Spherical World-Locking for Audio-Visual Localization in Egocentric Videos
Heeseung Yun, Ruohan Gao, Ishwarya Ananthabhotla, Anurag Kumar, Jacob Donley, Chao Li, Gunhee Kim, Vamsi Krishna Ithapu, Calvin Murdock
TL;DR
This work tackles multisensory egocentric perception under self-motion by introducing Spherical World-Locking, which places inputs on a world-locked sphere tied to head orientation. It then presents MuST, a Multisensory Spherical World-Locked Transformer that uses implicit SWL with rotation-based spatial cues and modality-specific attention to enable cross-modal collaboration without costly image-to-world projections. Across audio-visual speaker localization, auditory spherical localization, and egocentric behavior anticipation, MuST achieves significant gains over baselines and demonstrates strong generalization, supported by ablations validating the value of pose-informed embeddings and sphere-based processing. The framework promises practical impact for robust, real-time multisensory understanding in egocentric settings and invites future extensions to additional modalities and larger-scale datasets.
Abstract
Egocentric videos provide comprehensive contexts for user and scene understanding, spanning multisensory perception to behavioral interaction. We propose Spherical World-Locking (SWL) as a general framework for egocentric scene representation, which implicitly transforms multisensory streams with respect to measurements of head orientation.
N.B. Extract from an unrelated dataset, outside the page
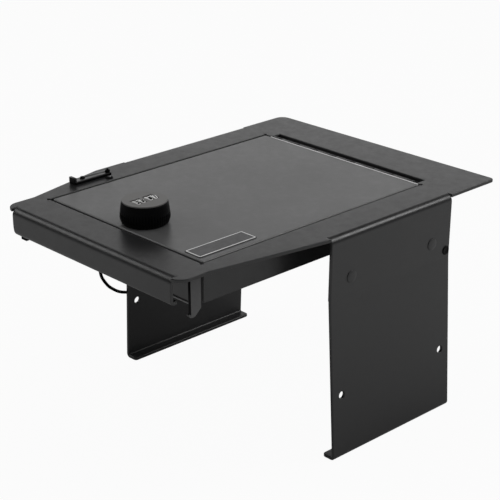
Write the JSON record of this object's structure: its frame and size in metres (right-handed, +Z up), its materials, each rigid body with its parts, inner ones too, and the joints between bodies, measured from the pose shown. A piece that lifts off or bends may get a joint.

Compared to conventional head-locked egocentric representations with a 2D planar field-of-view, SWL effectively offsets challenges posed by self-motion, allowing for improved spatial synchronization between input modalities. Using a set of multisensory embeddings on a worldlocked sphere, we design a unified encoder-decoder transformer architecture that preserves the spherical structure of the scene representation, without requiring expensive projections between image and world coordinate systems. We evaluate the effectiveness of the proposed framework on multiple benchmark tasks for egocentric video understanding, including audio-visual active speaker localization, auditory spherical source localization, and behavior anticipation in everyday activities.